Comprehensive approaches are necessary to gain maximally from promising targeted therapies. Common methods used for critical evaluation of targeted therapies for glioblastoma include (1) novel methods for targeted delivery for glioblastoma chemotherapy; (2) strategies for delivery through BBB and blood-tumor barriers; (3) innovations in radiotherapy for selective destruction of tumor; (4) techniques for local destruction of tumor; (5) tumor growth inhibitors; (6) immunotherapy; and (7) cell/gene therapies.

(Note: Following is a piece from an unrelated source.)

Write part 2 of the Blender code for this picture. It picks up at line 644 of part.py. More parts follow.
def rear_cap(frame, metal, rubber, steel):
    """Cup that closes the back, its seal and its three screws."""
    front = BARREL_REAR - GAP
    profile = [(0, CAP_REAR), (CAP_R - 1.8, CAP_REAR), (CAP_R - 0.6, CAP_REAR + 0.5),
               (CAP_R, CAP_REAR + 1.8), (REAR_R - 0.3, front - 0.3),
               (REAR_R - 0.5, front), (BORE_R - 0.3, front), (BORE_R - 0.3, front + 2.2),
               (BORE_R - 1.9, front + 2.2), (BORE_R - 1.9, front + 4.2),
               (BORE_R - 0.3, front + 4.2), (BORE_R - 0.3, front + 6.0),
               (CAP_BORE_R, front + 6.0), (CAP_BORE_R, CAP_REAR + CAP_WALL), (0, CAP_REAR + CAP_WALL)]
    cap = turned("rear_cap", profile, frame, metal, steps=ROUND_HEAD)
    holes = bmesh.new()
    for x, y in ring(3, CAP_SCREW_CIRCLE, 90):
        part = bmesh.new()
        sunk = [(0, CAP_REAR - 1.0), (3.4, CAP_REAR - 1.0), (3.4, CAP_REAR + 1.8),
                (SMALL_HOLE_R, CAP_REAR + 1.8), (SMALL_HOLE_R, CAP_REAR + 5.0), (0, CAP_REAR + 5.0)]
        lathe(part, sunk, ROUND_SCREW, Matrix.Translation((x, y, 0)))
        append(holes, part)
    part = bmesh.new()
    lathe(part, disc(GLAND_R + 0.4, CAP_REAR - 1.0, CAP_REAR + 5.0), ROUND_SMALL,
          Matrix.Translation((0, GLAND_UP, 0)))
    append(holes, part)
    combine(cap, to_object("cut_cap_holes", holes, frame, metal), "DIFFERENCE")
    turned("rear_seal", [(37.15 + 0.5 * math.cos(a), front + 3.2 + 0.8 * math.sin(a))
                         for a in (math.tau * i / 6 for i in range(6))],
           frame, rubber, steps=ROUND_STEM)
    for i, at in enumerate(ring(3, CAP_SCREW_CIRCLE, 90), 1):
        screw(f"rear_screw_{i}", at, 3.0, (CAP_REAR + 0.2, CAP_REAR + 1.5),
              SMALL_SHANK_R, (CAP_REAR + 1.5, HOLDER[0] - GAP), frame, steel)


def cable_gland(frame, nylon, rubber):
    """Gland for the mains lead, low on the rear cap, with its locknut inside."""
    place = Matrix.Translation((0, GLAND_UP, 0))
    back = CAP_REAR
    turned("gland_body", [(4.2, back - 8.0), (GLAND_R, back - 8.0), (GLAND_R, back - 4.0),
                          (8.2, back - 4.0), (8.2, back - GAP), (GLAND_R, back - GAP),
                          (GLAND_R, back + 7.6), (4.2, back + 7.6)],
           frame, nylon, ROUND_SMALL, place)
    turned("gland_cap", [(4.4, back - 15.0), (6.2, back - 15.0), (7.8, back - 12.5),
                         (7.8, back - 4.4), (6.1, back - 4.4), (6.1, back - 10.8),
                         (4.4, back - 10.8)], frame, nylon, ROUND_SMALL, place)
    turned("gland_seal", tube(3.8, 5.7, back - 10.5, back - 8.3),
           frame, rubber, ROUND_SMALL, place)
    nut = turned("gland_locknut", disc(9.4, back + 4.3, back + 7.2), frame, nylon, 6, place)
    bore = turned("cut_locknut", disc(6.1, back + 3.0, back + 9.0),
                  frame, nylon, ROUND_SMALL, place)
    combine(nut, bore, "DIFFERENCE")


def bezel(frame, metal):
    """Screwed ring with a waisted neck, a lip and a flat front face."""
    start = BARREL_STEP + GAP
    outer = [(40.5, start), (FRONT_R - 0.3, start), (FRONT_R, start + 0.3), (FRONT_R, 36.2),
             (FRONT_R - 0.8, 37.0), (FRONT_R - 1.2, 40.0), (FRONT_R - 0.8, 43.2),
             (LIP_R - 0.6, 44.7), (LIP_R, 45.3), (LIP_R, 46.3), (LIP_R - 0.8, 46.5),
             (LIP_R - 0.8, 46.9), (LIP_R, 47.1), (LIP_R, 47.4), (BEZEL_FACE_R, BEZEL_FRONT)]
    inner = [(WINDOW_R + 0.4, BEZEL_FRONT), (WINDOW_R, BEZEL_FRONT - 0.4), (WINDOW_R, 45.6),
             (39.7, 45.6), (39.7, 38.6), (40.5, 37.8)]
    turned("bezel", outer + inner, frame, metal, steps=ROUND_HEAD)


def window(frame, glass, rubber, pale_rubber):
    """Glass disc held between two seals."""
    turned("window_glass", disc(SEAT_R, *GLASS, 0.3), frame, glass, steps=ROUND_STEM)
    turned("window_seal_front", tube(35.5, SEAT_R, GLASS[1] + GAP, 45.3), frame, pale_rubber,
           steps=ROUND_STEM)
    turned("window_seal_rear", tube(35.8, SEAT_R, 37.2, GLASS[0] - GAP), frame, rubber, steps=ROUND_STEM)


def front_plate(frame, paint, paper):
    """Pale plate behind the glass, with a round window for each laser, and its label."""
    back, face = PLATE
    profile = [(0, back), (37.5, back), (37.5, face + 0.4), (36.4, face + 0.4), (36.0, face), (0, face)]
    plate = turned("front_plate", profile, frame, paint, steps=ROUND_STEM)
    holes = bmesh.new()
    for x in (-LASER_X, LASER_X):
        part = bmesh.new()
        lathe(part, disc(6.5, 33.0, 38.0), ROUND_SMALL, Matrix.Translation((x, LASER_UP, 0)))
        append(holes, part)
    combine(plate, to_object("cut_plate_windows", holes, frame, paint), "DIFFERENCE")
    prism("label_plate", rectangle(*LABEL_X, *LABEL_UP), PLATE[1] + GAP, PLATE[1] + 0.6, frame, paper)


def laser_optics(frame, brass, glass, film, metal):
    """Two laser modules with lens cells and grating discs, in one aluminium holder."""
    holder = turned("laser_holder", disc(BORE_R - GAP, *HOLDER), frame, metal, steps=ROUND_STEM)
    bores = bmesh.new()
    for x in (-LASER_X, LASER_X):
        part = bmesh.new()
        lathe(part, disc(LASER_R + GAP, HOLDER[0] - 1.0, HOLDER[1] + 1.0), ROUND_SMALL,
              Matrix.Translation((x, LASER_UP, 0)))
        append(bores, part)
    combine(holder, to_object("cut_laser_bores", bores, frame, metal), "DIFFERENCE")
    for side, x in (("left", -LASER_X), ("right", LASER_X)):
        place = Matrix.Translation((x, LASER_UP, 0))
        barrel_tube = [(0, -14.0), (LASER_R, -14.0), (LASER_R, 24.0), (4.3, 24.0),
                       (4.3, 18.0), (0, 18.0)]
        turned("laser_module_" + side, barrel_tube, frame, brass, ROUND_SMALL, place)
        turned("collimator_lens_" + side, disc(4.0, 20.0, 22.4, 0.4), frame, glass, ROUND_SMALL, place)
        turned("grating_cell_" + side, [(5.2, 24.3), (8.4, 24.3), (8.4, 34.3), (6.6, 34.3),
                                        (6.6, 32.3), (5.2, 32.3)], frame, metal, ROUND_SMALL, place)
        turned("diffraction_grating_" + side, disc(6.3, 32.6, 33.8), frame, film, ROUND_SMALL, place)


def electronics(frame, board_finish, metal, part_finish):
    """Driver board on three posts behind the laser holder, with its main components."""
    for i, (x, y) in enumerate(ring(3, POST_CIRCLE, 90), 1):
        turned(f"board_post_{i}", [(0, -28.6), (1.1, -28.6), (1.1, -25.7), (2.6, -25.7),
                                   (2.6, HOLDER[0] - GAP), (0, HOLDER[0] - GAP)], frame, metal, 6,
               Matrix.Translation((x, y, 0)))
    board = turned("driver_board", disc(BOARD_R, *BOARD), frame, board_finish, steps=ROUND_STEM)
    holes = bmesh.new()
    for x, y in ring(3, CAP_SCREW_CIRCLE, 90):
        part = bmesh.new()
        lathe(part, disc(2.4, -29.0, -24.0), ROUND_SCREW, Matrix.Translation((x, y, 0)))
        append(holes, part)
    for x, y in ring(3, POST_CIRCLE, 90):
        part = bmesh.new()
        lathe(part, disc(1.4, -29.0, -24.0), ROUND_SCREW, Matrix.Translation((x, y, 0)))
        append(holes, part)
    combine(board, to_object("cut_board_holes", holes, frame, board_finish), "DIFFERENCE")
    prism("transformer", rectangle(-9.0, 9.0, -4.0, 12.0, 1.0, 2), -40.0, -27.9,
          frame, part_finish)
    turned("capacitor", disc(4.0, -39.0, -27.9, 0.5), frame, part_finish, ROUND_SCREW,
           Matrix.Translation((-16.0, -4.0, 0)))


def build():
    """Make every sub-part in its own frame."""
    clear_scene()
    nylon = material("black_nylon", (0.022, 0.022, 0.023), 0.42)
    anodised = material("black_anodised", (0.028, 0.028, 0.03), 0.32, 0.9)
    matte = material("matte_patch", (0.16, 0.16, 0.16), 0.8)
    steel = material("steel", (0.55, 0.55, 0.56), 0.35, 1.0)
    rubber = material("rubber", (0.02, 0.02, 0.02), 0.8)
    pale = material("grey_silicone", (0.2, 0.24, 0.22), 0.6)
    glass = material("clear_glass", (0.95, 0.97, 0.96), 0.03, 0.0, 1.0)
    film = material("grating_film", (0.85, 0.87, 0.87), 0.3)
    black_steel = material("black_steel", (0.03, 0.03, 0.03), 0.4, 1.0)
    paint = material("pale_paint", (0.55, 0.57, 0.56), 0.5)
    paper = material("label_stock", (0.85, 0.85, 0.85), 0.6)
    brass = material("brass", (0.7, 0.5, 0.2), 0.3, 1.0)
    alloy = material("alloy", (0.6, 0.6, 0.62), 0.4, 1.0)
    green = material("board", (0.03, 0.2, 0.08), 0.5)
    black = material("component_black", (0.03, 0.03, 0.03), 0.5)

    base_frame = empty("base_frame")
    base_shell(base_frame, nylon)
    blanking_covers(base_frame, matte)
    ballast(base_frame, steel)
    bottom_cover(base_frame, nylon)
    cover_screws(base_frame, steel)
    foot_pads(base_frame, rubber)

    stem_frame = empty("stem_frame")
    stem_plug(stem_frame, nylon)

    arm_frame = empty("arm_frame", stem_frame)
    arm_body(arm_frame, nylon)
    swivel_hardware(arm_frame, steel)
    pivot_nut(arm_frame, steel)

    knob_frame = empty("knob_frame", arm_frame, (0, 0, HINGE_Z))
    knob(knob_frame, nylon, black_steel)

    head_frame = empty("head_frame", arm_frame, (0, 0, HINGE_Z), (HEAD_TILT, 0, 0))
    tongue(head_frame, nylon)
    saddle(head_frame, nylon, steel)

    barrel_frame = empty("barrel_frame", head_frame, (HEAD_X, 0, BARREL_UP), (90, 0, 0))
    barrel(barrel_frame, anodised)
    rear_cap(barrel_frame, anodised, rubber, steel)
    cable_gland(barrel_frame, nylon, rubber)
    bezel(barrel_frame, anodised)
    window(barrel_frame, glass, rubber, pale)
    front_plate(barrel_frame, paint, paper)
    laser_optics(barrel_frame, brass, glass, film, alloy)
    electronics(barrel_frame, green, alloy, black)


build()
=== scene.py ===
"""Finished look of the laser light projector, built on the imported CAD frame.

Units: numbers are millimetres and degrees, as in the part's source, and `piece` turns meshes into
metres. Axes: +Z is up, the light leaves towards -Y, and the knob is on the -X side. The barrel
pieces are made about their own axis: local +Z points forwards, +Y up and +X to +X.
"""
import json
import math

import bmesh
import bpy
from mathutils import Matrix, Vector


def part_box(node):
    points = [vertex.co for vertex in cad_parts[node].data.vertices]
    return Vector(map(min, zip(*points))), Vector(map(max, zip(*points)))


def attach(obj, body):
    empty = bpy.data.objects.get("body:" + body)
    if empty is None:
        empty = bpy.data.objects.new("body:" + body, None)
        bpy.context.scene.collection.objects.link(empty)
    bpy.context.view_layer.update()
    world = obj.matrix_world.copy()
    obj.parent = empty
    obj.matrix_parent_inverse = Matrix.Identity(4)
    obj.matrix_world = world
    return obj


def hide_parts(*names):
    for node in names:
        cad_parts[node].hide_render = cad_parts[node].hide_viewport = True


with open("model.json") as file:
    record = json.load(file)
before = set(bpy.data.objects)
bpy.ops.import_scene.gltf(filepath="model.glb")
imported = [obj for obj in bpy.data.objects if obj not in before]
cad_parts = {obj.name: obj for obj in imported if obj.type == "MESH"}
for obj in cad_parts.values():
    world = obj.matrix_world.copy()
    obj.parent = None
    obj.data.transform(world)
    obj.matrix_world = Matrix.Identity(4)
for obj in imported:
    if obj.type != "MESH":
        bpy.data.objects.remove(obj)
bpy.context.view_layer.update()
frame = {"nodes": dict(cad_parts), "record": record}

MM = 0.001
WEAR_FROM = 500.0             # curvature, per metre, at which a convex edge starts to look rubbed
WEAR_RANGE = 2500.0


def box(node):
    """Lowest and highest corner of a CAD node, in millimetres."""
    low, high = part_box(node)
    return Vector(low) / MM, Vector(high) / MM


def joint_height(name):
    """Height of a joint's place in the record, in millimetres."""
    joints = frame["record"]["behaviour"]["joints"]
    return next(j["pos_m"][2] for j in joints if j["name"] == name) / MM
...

Suggestions for improvements in glioblastoma therapy include: (1) controlled targeted delivery of anticancer therapy to glioblastoma through the BBB using nanoparticles and monoclonal antibodies; (2) direct introduction of genetically modified bacteria that selectively destroy cancer cells but spare the normal brain into the remaining tumor after resection; (3) use of better animal models for preclinical testing; and (4) personalized/precision medicine approaches to therapy in clinical trials and translation into practice of neurosurgery and neurooncology. Advances in these techniques suggest optimism for the future management of glioblastoma 4)

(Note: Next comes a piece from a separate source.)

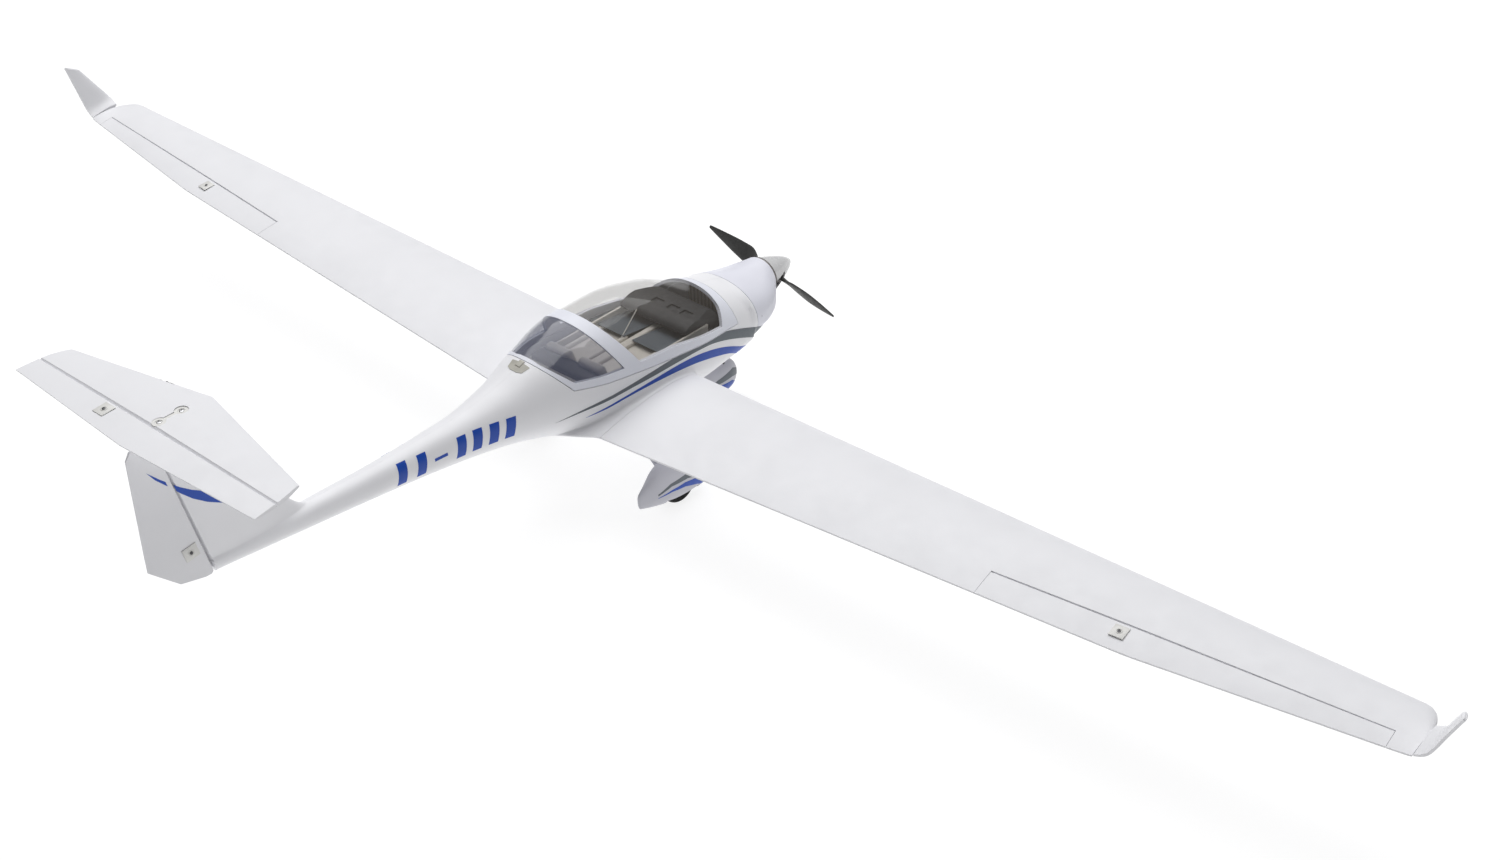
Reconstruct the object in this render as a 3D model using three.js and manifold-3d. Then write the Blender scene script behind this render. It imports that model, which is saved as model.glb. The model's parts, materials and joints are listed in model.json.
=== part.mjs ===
// A two-metre foam motor glider with a T-tail, a folding propeller and tricycle gear, standing on its wheels.
// Millimetres. Inside the airframe group x points to port, y points aft and z points up, measured from the
// wing datum: y 0 is the trailing edge at the wing tip, z 0 is the leading edge at the aircraft's centre.
import * as THREE from "three";
import { mergeVertices } from "three/addons/utils/BufferGeometryUtils.js";
import Module from "manifold-3d";

const wasm = await Module();
wasm.setup();

// ---------------------------------------------------------------- driving dimensions
const GAP = 0.3; // between pieces that touch
const CUT = 200; // larger than anything that is cut

const GROUND_Z = -115; // the surface under the wheels
const NOSE_Y = -324; // spinner tip
const TAIL_Y = 560.5; // rudder trailing edge

const WING = {
  rootX: 76, kinkX: 706, tipRoundX: 941, tipX: 962, dihedral: 0.035, washIn: 0.03, thickness: 0.115, drop: 1.5,
};
// The fairing that grows out of the fuselage into the wing: [x, front, back, thickness share]
const WING_STUB = [[30, -97, 93, 0.15], [46, -95, 82.5, 0.135], [62, -90.5, 72.5, 0.12], [70, -86, 68, 0.116]];
const WING_LE = { root: -84.4, slope: 0.02, tip: -40 }; // y = root + slope * x
const WING_TE = { root: 70.3, inner: -0.0531, outer: -0.1288 }; // slopes inside and outside the kink
const SPAR = { y: -38, z: 0.5, radius: 4, halfLength: 330 };
const AILERON = { innerX: 543.5, outerX: 939.8, innerY: 11.4, outerY: -16.4, hornX: 686 };
const WINGLET = {
  rootTE: [962.6, -1.5, 31], rootLE: [962.6, -39.5, 37], // against the wing tip
  bendTE: [974.6, -1, 40], bendLE: [974.6, -39, 45], // where it has turned up into a blade
  tipTE: [1000, 4.6, 96.5], tipLE: [994, -12.7, 89.5],
  thickness: [0.13, 0.15, 0.24, 0.14], blunt: 1.2, nearTip: 0.92,
};

// Fuselage sections: [y, half width, top, bottom]
const SECTIONS = [
  [-271.5, 24.8, 38.2, -11.4],
  [-250, 41, 37, -25],
  [-205, 56, 43, -32],
  [-150, 65, 60, -37],
  [-95, 70, 86, -43],
  [-30, 70, 99, -45],
  [30, 66, 97, -36],
  [80, 52, 83, -18],
  [140, 33.5, 64.2, -2],
  [200, 22.8, 55.8, 8],
  [290, 16.6, 54, 19.6],
  [400, 12.6, 57, 31.6],
  [505, 8, 59.4, 42],
];
const WALL = 5;
const COWL_SEAM_Y = -205;
const HATCH_SEAM = [[-170, 20], [74, 49], [98, 80]]; // lower edge of the lift-up canopy hatch: [y, z]
const GLASS_SEAM = [[-158, 56], [-154, 44], [-142, 29], [-100, 37], [-60, 45], [-11, 49], [70, 56], [91, 77]];
const HOOP = { frontBottomY: -11, rearBottomY: 10, bottomZ: 49, frontTopY: 18, rearTopY: 35, topZ: 97 };

const STAB = {
  z: 215, centreLE: 459, tipLE: 494, hingeY: 524.5, centreTE: 558, tipTE: 548.5, tipX: 183, hornX: 57,
  thickness: 0.075,
};
const STAB_TIP = { roundX: 16, roundY: 484, cornerX: 11, cornerY: 498, hingeX: 3.5 }; // x measured in from the tip
const STAB_PLATE = { screwY: [492.5, 516.5], rise: 2.6, thick: 1.4, end: 6.5, waist: 3 };
const STAB_SCREW = { radius: 1.6, bottomZ: 196, head: 3, headHeight: 1.2 };
const FIN = {
  baseZ: 40, topZ: 211.2, baseLE: 392, topLE: 461, baseTE: 562, topTE: 556, hingeBaseY: 495.2, hingeLean: 0.2,
  thickness: [0.085, 0.1], blunt: 0.6, topStep: 2.4, stepY: [518, 521],
};
const RUDDER_OUTLINE = [[480, 44.5], [497.5, 44.5], [500.5, 41.3], [507, 41.3], [532.5, 46.8], [560.5, 75],
  [558, 194], [551, 203.5], [500, 203.5]];
const RUDDER_HORN_Z = 78;
const SURFACE_SWING = 24; // half angle of the wedge cut on the front of each control surface, degrees

const LINK = { horn: 12, reach: 38, plate: 1.6, rod: 0.8, pin: 0.7, hole: 1.2 };
const SERVO = { along: 20, length: 22, thick: 8 };
const HORN_PLATE = { side: 15, thick: 1.1 };

const THRUST_Z = 13.8;
const SPINNER = { radius: 23.2, backY: -272.2, plateThick: 3, wall: 1.6, fullness: 0.62 };
const PROP = { tip: 98.8, pinRadius: 12, pinY: -290, lean: 15.2, boss: 4, pin: 1.4 };
const MOTOR = { radius: 14, baseY: -204.6, splitY: -222, endY: -247, shaft: 2.5 };

const MAIN_WHEEL = { x: 105, y: -15, radius: 23, width: 14, bore: 1.8 };
const NOSE_WHEEL = { x: 0, y: -185, radius: 20, width: 13, bore: 1.8 };
const AXLE = 1.5;
const WELL = { around: 2.5, beside: 1.6 }; // room round a wheel inside its spat
const STRUT = {
  y: -190, radius: 2, topZ: -18, fork: 9.6, forkInner: 7.9, forkY: [-192, -181], bridge: 1.3, plate: 2.4,
};

// Spat sections: [y, bottom, top, half width]
const SPAT_SQUARE = 0.85; // 1 would be elliptical sections, lower is boxier
const MAIN_SPAT = [[-62, -97, -90, 2.5], [-57, -105, -81, 7], [-44, -110, -69, 10.5], [-15, -108.5, -55.5, 13],
  [6, -105.5, -54, 12.4], [20, -102.5, -58.5, 10], [34, -98.5, -69, 5.6], [44, -95, -76, 2.6]];
const NOSE_SPAT = [[-222, -92, -84, 3], [-216, -102, -72, 8], [-203, -107, -64, 12.5], [-182, -108, -61, 14.5],
  [-160, -103, -64, 12.5], [-140, -95, -72, 7.5], [-126, -88, -79, 3.5]];
const LEG = [[34, -30, 30, 7], [60, -56, 22, 6], [90, -89, 15, 4.5]]; // [x, z, chord, thickness]

// ---------------------------------------------------------------- cabin and equipment
const TUB = { halfWidth: 52, front: -128, rear: 48, bottom: 8, top: 36, wall: 2.5 };
const SEAT = { x: 25, halfWidth: 19, front: -52, rear: 8, cushionTop: 19 };
const SEAT_BACK = [[6, 10], [20, 10], [34, 50], [24, 52]]; // [y, z]
const PANEL = { outline: [[-146, 24], [-131, 22], [-129, 38], [-112, 41], [-116, 46], [-146, 40]], halfWidth: 44 };
const FIREWALL = { frontY: -204.4, rearY: -201.4 };
const BATTERY = { halfWidth: 17, front: -165, rear: -60, bottom: -28.5, top: -3.5 };
const ESC = { halfWidth: 13, front: -198, rear: -170, bottom: -10, top: 0 };
const RECEIVER = { halfWidth: 13, front: -22, rear: 20, bottom: -30, top: -17 };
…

Surgery as safely feasible followed by involved-field radiotherapy plus concomitant and maintenance temozolomide chemotherapy defines the standard of care since 2005. Except for prolonged progression-free, but not overall survival afforded by the vascular endothelial growth factor antibody, bevacizumab, no pharmacological intervention has been demonstrated to alter the course of the disease. Specifically, targeting cell signalings frequently altered in glioblastoma, such as the phosphoinositide 3-kinase (PI3K)/protein kinase B (AKT)/mammalian target of rapamycin (mTOR), the p53 and the retinoblastoma (RB) pathways, or epidermal growth factor receptor (EGFR) gene amplification or mutation, have failed to improve outcome, likely because of redundant compensatory mechanisms, insufficient target coverage related in part to the blood brain barrier, or poor tolerability and safety. Yet, uncommon glioblastoma subsets may exhibit specific vulnerabilities amenable to targeted interventions, including, but not limited to: high tumor mutational burden, BRAF mutation, neurotrophic tyrosine receptor kinase (NTRK) or fibroblast growth factor receptor (FGFR) gene fusions, and MET gene amplification or fusions. There is increasing interest in targeting not only the tumor cells, but also the microenvironment, including blood vessels, the monocyte/macrophage/microglia compartment, or T cells. Improved clinical trial designs using pharmacodynamic endpoints in enriched patient populations will be required to develop better treatments for glioblastoma 5).